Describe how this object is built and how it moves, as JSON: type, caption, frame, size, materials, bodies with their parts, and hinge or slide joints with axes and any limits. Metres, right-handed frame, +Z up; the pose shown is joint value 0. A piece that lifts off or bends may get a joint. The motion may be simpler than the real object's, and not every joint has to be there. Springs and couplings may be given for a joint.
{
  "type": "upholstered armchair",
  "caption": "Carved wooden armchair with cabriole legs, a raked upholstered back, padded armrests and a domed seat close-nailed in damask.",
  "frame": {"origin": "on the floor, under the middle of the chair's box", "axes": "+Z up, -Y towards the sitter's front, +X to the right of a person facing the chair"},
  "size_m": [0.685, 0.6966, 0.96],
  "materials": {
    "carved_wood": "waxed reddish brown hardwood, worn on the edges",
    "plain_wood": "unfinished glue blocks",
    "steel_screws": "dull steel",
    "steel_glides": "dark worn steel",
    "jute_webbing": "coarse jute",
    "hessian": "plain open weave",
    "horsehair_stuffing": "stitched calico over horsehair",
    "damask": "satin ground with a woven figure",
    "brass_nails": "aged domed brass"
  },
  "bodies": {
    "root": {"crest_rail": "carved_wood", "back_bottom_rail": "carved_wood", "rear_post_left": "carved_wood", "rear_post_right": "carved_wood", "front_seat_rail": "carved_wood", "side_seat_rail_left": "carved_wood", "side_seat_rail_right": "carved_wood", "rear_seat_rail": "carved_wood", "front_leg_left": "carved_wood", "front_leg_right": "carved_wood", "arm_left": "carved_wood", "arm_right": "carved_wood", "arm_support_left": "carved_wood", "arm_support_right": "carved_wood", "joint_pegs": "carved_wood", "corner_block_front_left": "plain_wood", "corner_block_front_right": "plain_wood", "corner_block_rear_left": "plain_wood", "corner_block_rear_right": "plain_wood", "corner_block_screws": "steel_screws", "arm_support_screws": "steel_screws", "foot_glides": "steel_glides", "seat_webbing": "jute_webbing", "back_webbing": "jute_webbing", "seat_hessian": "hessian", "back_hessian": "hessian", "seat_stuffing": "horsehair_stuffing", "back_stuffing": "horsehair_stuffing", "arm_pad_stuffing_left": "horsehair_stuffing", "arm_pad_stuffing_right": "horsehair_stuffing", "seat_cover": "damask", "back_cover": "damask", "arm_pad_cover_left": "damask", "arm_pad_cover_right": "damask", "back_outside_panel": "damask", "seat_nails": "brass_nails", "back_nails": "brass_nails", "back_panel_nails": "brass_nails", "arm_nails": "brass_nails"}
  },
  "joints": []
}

Exercise aim: Which lines in the listing above hold the word "frame"? Show each of them.

Completed task:
Describe how this object is built and how it moves, as JSON: type, caption, frame, size, materials, bodies with their parts, and hinge or slide joints with axes and any limits. Metres, right-handed frame, +Z up; the pose shown is joint value 0. A piece that lifts off or bends may get a joint. The motion may be simpler than the real object's, and not every joint has to be there. Springs and couplings may be given for a joint.
  "frame": {"origin": "on the floor, under the middle of the chair's box", "axes": "+Z up, -Y towards the sitter's front, +X to the right of a person facing the chair"},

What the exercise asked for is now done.